By Lee Shy Tsong

Senior Partner

Donaldson and Burkinshaw


There are many reasons that motivate a franchisor and franchisee to formalize their agreement with a Franchise contract. Benefits of a Franchise agreement are listed below.

  • Allows greater flexibility since parties are free to negotiate terms of the FA and determine scope of agreement
  • May attach ancillary documents, refer to the applicable legislation, provide for alternative dispute resolution through arbitration and mediation clause
  • Allows parties to frame relationship between franchisor, sub-franchisors and franchisees
  • Parties are at liberty to craft the contractual relationship as desired.
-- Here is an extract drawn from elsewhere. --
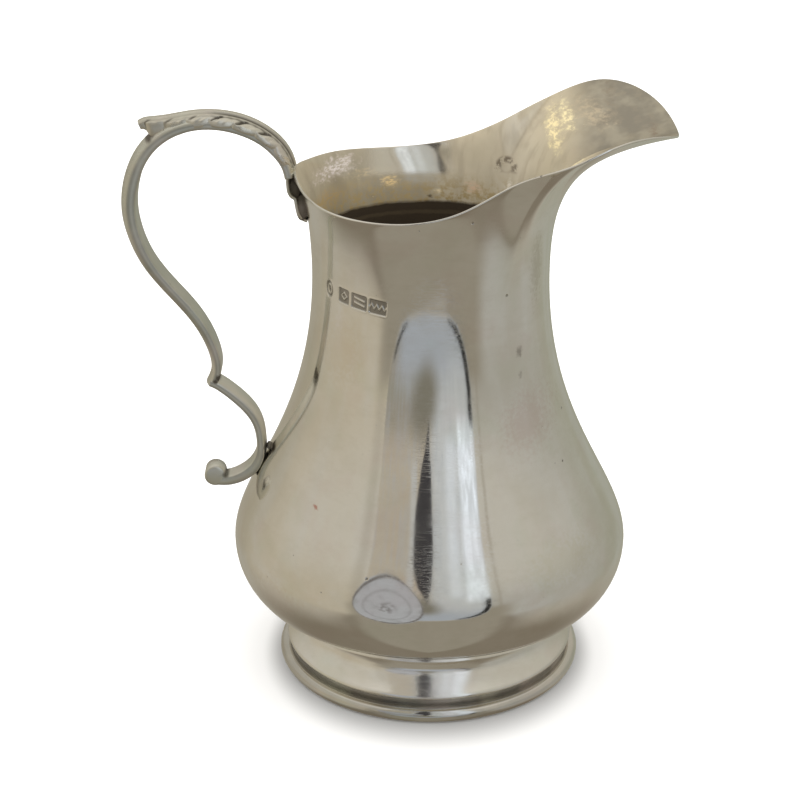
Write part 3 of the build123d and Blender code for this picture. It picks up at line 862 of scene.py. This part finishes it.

E.g. Franchisor may choose to deal only with sub-franchisor and transfer certain risks associated with managing the franchisee to the sub-franchisor
  • Allows parties to make provisions for all contemplated circumstances
  • Provide for termination, or restrict/ impose conditions on transfer of interests or rights under the FA
  • No restriction on financial returns to be agreed from the franchising scheme
  • Allows parties to negotiate for the proportioned amount
  • Supplemental terms may be added through addenda, supplemental agreements and side letters
  • Protection of the know-how
  • Can include non-competition clauses or covenants not to compete. May not be entirely effective because of the general public interest for competition. Therefore these clauses will be limited in their scope and duration.